The country was just coming into grilling season, as the best beef demand months of May and June are known.
“And restaurants are open so food service is in full swing again.”
Meanwhile, in Australia high prices are being paid in saleyards as beef producers restock after years of drought.
“The prices are quite astounding,” ANZ’s agricultural economist Susan Kilsby says.
“Commodity prices are so strong and it looks as though they will stay that way for some time.”
At a recent store sale in Roma, Queensland, cows and calves hit almost AU$3000 while Charolais-cross steers fetched a top price of AU$2124, Santa Gertrudis steers made a top price of AU$2329 and Angus-cross steers AU$2316. Angus heifers reached a top price of AU$1575 and Charolais-cross heifers AU$2350.
One of Australia’s biggest calvings in years is being predicted because of recent rains with Meat & Livestock Australia forecasting the national herd will increase by 1.1 million head this year.
Kilsby says the high beef demand is still being driven by China.
“It’s dwarfing the US with what it’s soaking up.”
And while she doesn’t see Australia trying to support China as much as the US, she makes the point that its demand is growing much more rapidly than herd rebuilding can outpace.

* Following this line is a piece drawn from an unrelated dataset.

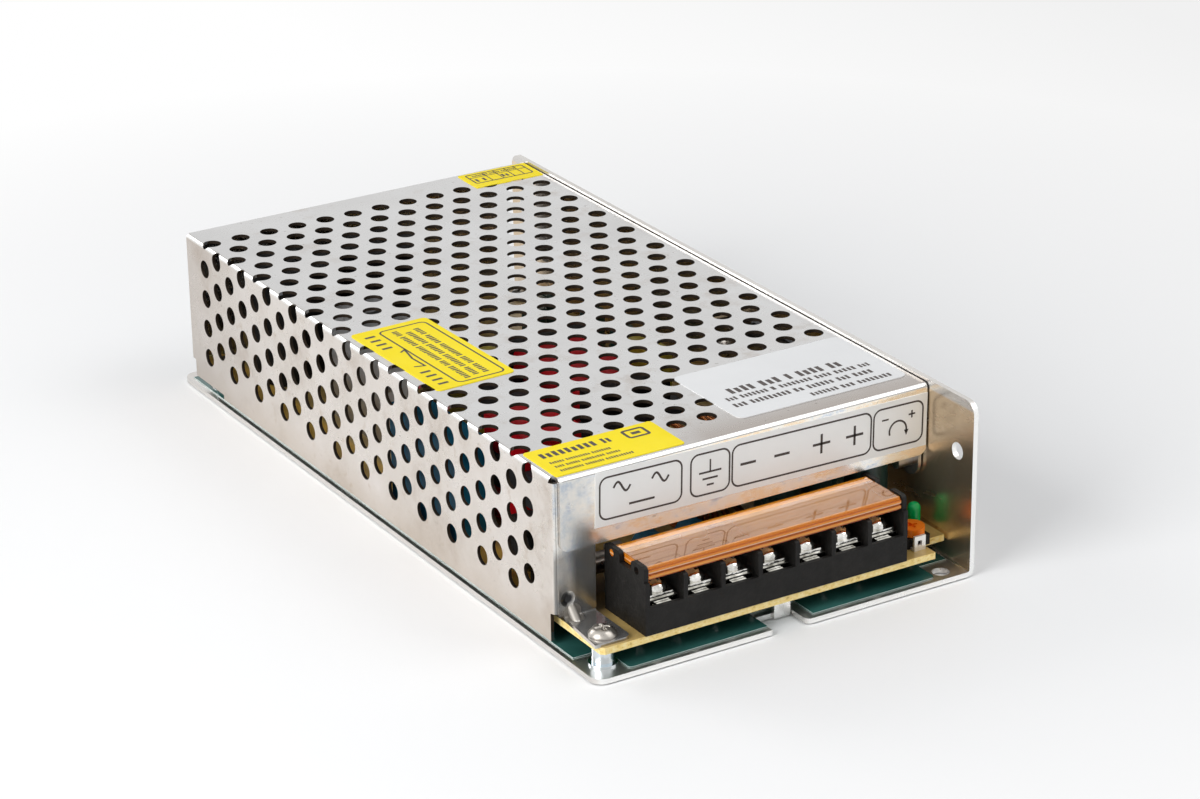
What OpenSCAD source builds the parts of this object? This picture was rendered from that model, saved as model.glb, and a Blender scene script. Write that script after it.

“With the lockdowns we’re now seeing in China that’s showing some nervousness amongst exporters and could curtail demand. So we may see prices correct a bit.”
The US trend of trading quality for quantity could be repeated in the Australian market particularly as consumers become more aware of what they’re eating. But she says synthetic beef is going to be needed to meet growing demand anyway.
“It will be a while before it becomes mainstream,” she says.
It is likely to provide more competition in the US market than in China where consumers place more value on where and how beef is produced.
Rabobank’s most recent agribusiness report says beef production in key producing countries should stabilise in the second quarter of this year. Australia is expected to show the largest production gain in the first quarter with a small increase also predicted in Brazil. But this could be slowed later in the year with the chance of further increases in feed costs.
Russia and Ukraine make up nearly 30% of global wheat exports which are under threat from their conflict and trade sanctions put in place by other countries.